Funny thing, though: yesterday, I found myself reading this article for teens, relationship advise, and there was this little bit of wisdom: “Things get bad really fast when a relationship turns into a power struggle, with one person fighting to get his or her way all the time.” I wanted to laugh!
Category: Ramblings |
5 Comments »




November 4th, 2008 at 12:29 am
I can really relate to this post. And I totally agree. Especially with the part about relationships being hard and then you add any sort of D/s on top of that….definitely complicates matters.
Not that I have an answer or anything….just letting you know, I can relate. And I read less sites where the male is the submissive in the relationship. Thank you.

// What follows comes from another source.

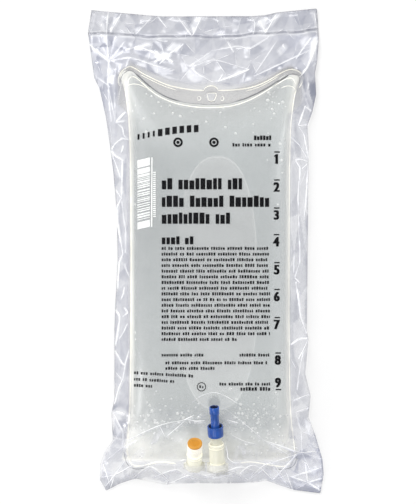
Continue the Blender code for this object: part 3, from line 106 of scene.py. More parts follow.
# Creases of the loose film: crest height and half width in mm, how white the painted highlight on
# the crest is (over 1 for the widest painted glints), and the points that it runs through in the view
CREASES = [
    (1.6, 5, 0.9, [(108, 12.7), (106.4, 32.6)]), (1.3, 4, 0.7, [(121, 14.2), (110.3, 32.6)]), (1.2, 5, 0.5,
    [(152.4, 16.5), (136.3, 34)]), (1.2, 4, 0.8, [(157.7, 16.5), (166.9, 28)]), (1.8, 7, 0.9, [(178.4, 18),
    (191.4, 35.6)]), (1.6, 7, 0.9, [(201.3, 17.2), (192.9, 34.8)]), (1.2, 5, 0.7, [(252, 18), (254.9, 23.4),
    (253.4, 34)]), (1.4, 4, 0.9, [(261, 23.4), (265.6, 32.6)]), (1.8, 6, 0.9, [(276.3, 14.2),
    (265.6, 32.6)]), (1.3, 5, 0.6, [(314.6, 14.2), (317.0, 28)]), (1.0, 6, 0.3, [(222, 17), (226, 34)]),
    (1.0, 5, 0.3, [(96, 14), (92, 30)]), (1.0, 6, 0.35, [(296, 13), (302, 30)]), (1.0, 6, 0.3, [(241, 17),
    (236, 35)]), (2.2, 8, 0.9, [(88.8, 44), (108.7, 61.6)]), (1.8, 8, 0.5, [(108.7, 61.6), (124.8, 41.7)]),
    (1.8, 6, 0.6, [(106.4, 34), (108.7, 61.6)]), (2.2, 6, 0.9, [(108.7, 61.6), (108, 85.4)]), (1.8, 7, 0.6,
    [(108.7, 61.6), (129.4, 57.8), (138.6, 60), (157, 66.2), (173.8, 70.8)]), (2.4, 9, 0.9, [(138.6, 46.3),
    (164.6, 57)]), (2.6, 8, 1.15, [(164.6, 57), (183, 44.8)]), (2.2, 6, 1.15, [(164.6, 57), (156.2, 61.6)]),
    (1.6, 6, 1.0, [(164.6, 57), (173, 62)]), (1.2, 4, 1.0, [(155, 51), (161, 55), (168, 60)]), (1.0, 4, 0.9,
    [(160, 64), (166, 58), (172, 54)]), (1.0, 4, 0.8, [(236, 49), (243, 48)]), (1.0, 4, 0.85, [(296, 59),
    (304, 47), (311, 38)]), (1.4, 6, 0.5, [(126.3, 50), (138.6, 46.3)]), (1.6, 6, 0.5, [(164.6, 57),
    (160, 40)]), (2.4, 9, 0.6, [(190.6, 66.2), (212, 50.9)]), (2.4, 9, 0.7, [(212, 50.9), (238, 46.3),
    (250.3, 48.6), (268, 38)]), (2.0, 8, 0.5, [(190.6, 66.2), (195.2, 72.3), (214.3, 83)]), (2.4, 8, 0.6,
    [(195.2, 66.2), (214.3, 60), (248.8, 70)]), (2.2, 7, 1.05, [(248.8, 70), (218.2, 81.5)]), (1.8, 6, 0.9,
    [(218.2, 81.5), (222.5, 75)]), (2.2, 9, 0.6, [(254.9, 73.9), (276.3, 41.7)]), (2.0, 7, 0.7,
    [(253.4, 77), (311.5, 49.4)]), (2.4, 7, 1.0, [(317.6, 41), (307, 67.8), (299.3, 77)]), (1.4, 4, 1.0,
    [(282.5, 45), (285.5, 49)]), (1.6, 5, 0.8, [(227.4, 41.7), (233.5, 52.5)]), (1.4, 5, 0.6,
    [(157.7, 40.3), (167.6, 41.7)]), (1.6, 7, 0.4, [(299.3, 77), (304, 96), (310, 112)]), (1.6, 6, 0.6,
    [(108, 85.4), (115, 120)]), (1.6, 6, 0.5, [(129.4, 57.8), (122, 80), (118, 104)]), (1.2, 5, 0.5,
    [(98, 78), (108, 85.4)]), (1.4, 4, 0.8, [(108.4, 90), (110.1, 110.6), (111.7, 121.5)]), (1.2, 4, 0.6,
    [(114.9, 93.3), (115.2, 121.5)]), (1.8, 5, 1.05, [(116, 122.5), (125.6, 112.2)]), (1.2, 4, 0.8,
    [(116, 122.5), (125.3, 121.5)]), (1.2, 4, 0.75, [(116, 122.5), (122.5, 128), (124.2, 135.6),
    (129, 139.9)]), (1.6, 5, 0.95, [(110.8, 150.7), (116, 143.1), (122.5, 138.8), (128.5, 140.1)]), (1.8, 5,
    1.05, [(110.8, 150.7), (116, 156.2), (123.6, 161)]), (1.2, 4, 0.65, [(110.8, 151), (119.3, 173.5),
    (121.5, 180)]), (1.0, 3, 0.85, [(123.6, 146.4), (121.5, 152.9)]), (1.4, 4, 0.95, [(122.5, 160.5),
    (122.3, 178.9), (121.8, 198.5)]), (1.2, 4, 0.75, [(116, 189.8), (121.5, 198.5)]), (1.6, 4, 0.95,
    [(121.5, 198.5), (117.1, 207.1), (117.7, 222.3), (120.9, 241.8), (123.1, 253.8)]), (1.2, 4, 0.65,
    [(121.5, 198.5), (123.6, 214.7), (125.8, 231), (125.8, 252.7)]), (1.4, 4, 0.9, [(123.1, 253.8),
    (119.3, 263), (117.7, 288)]), (1.0, 3, 0.65, [(125.2, 265.2), (128, 273.9), (130.1, 277.1)]), (1.0, 3,
    0.85, [(124.7, 286.9), (123.6, 293.4), (121.5, 298.8)]), (1.2, 3, 0.8, [(124.7, 307.5), (128, 312.4),
    (123.1, 316.2)]), (1.6, 4, 1.05, [(116, 309.7), (119.8, 316.2), (117.7, 334.6), (115.5, 345.4)]), (1.0,
    3, 0.7, [(127.4, 323.8), (123.6, 332.4), (119.8, 337.9)]), (1.4, 4, 0.9, [(114.9, 350.3),
    (122.5, 362.8), (125.2, 365)]), (1.2, 4, 0.75, [(129.6, 348.7), (125.8, 362.8), (123.1, 378)]), (1.6, 4,
    1.0, [(122.5, 379.1), (118.2, 391), (114.4, 404)]), (1.0, 3, 0.65, [(116, 372.6), (121.5, 379.1)]),
    (1.4, 4, 0.9, [(111.7, 414.3), (117.1, 411.6), (124.7, 413.8)]), (1.8, 5, 1.1, [(304.8, 106.9),
    (298.3, 125.3)]), (1.2, 4, 0.85, [(305.3, 106.9), (311.3, 111.2)]), (1.2, 4, 0.75, [(298.3, 125.9),
    (307.5, 124.8)]), (1.4, 4, 0.9, [(298.8, 127.5), (303.7, 135.1), (306.9, 151.3), (309.1, 160)]), (1.2,
    4, 0.65, [(291.2, 138.3), (299.4, 145.9), (309.1, 162.2)]), (1.6, 4, 0.95, [(295, 160), (301.5, 159.5),
    (309.1, 162.2)]), (1.6, 4, 1.05, [(295, 160.6), (299.4, 167.6), (299.4, 179.5)]), (1.2, 4, 0.9,
    [(308.6, 162.2), (301.5, 169.2)]), (1.4, 4, 1.0, [(308, 165.4), (305.9, 198), (303.7, 219.7)]), (1.2, 3,
    0.95, [(298.8, 180.6), (297.7, 198), (298.3, 211)]), (1.0, 3, 0.7, [(298.3, 211), (298.8, 240)]), (1.0,
    3, 1.0, [(308.6, 83), (308, 89.5)]), (1.4, 4, 0.9, [(298.3, 230), (299.4, 246.3), (299.4, 262.5),
    (294.5, 276.6)]), (1.0, 3, 0.65, [(293.9, 251.7), (293.4, 273.4)]), (1.2, 3, 0.95, [(294.5, 277.7),
    (299.9, 283.1)]), (1.6, 4, 1.1, [(295.6, 282.1), (298.3, 300.5), (300.4, 316.8), (306.4, 333)]), (1.6,
    5, 1.05, [(308, 337.9), (299.4, 338.5), (290.7, 343.9)]), (1.4, 4, 0.95, [(307.5, 340.6),
    (302.6, 350.4), (298.3, 358)]), (1.2, 4, 0.8, [(305.3, 343.9), (301.5, 358), (298.8, 374.3),
    (296.6, 389.4)]), (1.0, 4, 0.65, [(290.7, 359.1), (296.1, 368.8)]), (1.4, 4, 0.9, [(153.7, 477),
    (175, 469.5), (185, 474.5)]), (1.4, 4, 0.85, [(167.5, 484.5), (187.5, 475.7), (200, 479.5)]), (1.2, 4,
    0.8, [(200, 474.5), (217.5, 477), (235, 473)]), (1.4, 4, 0.95, [(225, 472), (240, 467), (255, 470.7)]),
    (1.4, 4, 0.9, [(240, 473), (250, 465.7), (260, 467)]), (1.4, 4, 0.9, [(260, 467), (272.5, 479.5)]),
    (1.4, 4, 0.9, [(272.5, 479.5), (285, 467), (297.5, 452)]), (1.4, 4, 0.9, [(285, 469.5),
    (292.5, 489.5)]), (1.2, 4, 0.9, [(290, 477), (321, 467)]), (1.2, 4, 0.85, [(297.5, 453), (317.5, 451)]),
    (1.2, 4, 0.9, [(104, 488), (115, 474.5), (124, 462)]), (1.2, 4, 0.85, [(101.5, 477), (115, 474.5),
    (134, 464)]), (1.0, 4, 0.85, [(115, 474.5), (110, 489)]), (1.2, 4, 0.9, [(137.5, 467), (147.5, 464.5)]),
    (2.0, 7, 0.75, [(186.4, 419.5), (159.4, 425.5), (129.5, 439)]), (1.8, 6, 0.6, [(159.4, 425.5),
    (165.4, 437.5)]), (1.6, 7, 0.7, [(165.4, 437.5), (186.4, 419.5)]), (1.4, 6, 0.4, [(186.4, 419.5),
    (206.7, 413)]), (2.2, 8, 0.6, [(225.4, 409), (244.9, 424), (264.4, 440.5)]), (2.0, 8, 0.7,
    [(264.4, 440.5), (289.8, 455.4)]), (2.0, 7, 0.9, [(264.4, 440.5), (302.6, 453.2)]), (1.8, 6, 0.7,
    [(301.8, 452.4), (301, 430)]), (1.6, 6, 0.5, [(301.8, 452.4), (322, 459)]), (1.6, 6, 0.5,
    [(301.8, 452.4), (312, 474)]), (1.6, 5, 0.8, [(292.8, 400), (310, 394)]), (1.6, 5, 0.8, [(295.8, 412),
    (309, 407.5)]), (1.6, 5, 0.6, [(295.8, 412), (301, 430), (314, 436)]), (1.8, 6, 0.8, [(113.5, 413.5),
    (123.5, 431.5)]), (1.8, 6, 0.6, [(123.5, 431.5), (122.7, 447.2)]), (1.8, 7, 0.6, [(122.7, 447.2),
    (103, 463)]), (1.6, 6, 0.6, [(122.7, 447.2), (137, 440)]), (1.6, 7, 0.5, [(122.7, 447.2), (131, 466),
    (128, 481)]), (1.8, 6, 0.85, [(103, 463), (110.5, 487)]), (1.6, 6, 0.9, [(131, 480), (150.5, 466.7),
    (171.4, 483)]), (1.6, 6, 0.5, [(171.4, 483), (190.9, 470.4), (205.9, 475), (226.9, 469), (247.9, 480)]),
    (1.8, 6, 0.8, [(247.9, 480), (270.4, 463), (288.3, 486)]), (1.6, 6, 0.75, [(270.4, 463),
    (301.8, 452.4)]), (1.8, 6, 0.9, [(307.8, 482.4), (290, 476)]), (1.8, 6, 0.9, [(307.8, 482.4),
    (322, 478)]), (1.6, 6, 1.0, [(307.8, 482.4), (320, 490)]), (1.6, 6, 0.95, [(307.8, 482.4), (305, 462)]),
    (1.6, 6, 0.5, [(307.8, 482.4), (296, 489)]), (1.4, 5, 0.4, [(150.5, 466.7), (140, 455)]), (0.6, 3, 0.55,
    [(192.5, 402.5), (200.6, 396), (213.7, 392.5), (223.7, 395.6), (228.7, 400)]), (1.0, 3, 0.9,
    [(225.3, 443), (227.5, 452.5), (228, 458), (233, 462), (240, 463)]), (1.2, 4, 0.85, [(180, 421),
    (186, 419), (194.4, 415)]), (1.0, 4, 0.8, [(186, 419), (196, 421), (205, 420.6)]), (1.0, 3, 0.8,
    [(227.5, 420), (238.7, 423)]), (0.8, 3, 0.8, [(180, 461), (185.6, 459)]), (1.2, 4, 0.6, [(240, 405),
    (229, 398), (222, 394)]), (1.2, 4, 0.7, [(230, 434), (244, 441), (256, 444)]),
]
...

November 4th, 2008 at 12:59 am
Vixen: Yes, sometimes it seems it makes it more complicated. But probably not. It’s probably just a matter of perception, and of course, when I’m feeling blue, everything looks like a mountain to me.
It is perhaps a little more complex, though? Damn, it sure is late and I sure don’t know if I’m making any sense
November 4th, 2008 at 12:35 pm
Push him down and pull him to you. Does that answer your “push or pull” question? LOL
November 4th, 2008 at 12:57 pm
For most, d/s doesn’t simplify things. We still have all the ‘nilla problems and roadblocks, plus all the d/s stuff on top of that. It’s a challenge, but it’s worth it. This is graduate-level sexuality.
I don’t believe that 24/7 (in the sense it’s portrayed online) is feasible. But it is possible for that vibe to be there all the time, sort of a background hum which sometimes comes to the forefront.
You’re exploring. You’re not supposed to have all the answers. As you said, you’re growing. So you must be doing something right. You’ll both make mistakes, you’ll both learn, you’ll both grow.
November 4th, 2008 at 8:24 pm
Nolens Volens: You make things so much clearer
roo-roo: Yes, I think you’ve pretty much nailed it. It adds a challenge, but it is oh, so worth it. I’m gonna have to ask Boy Toy if I’ve graduated yet
I like your take on things. It’s kinda reassuring, thanks!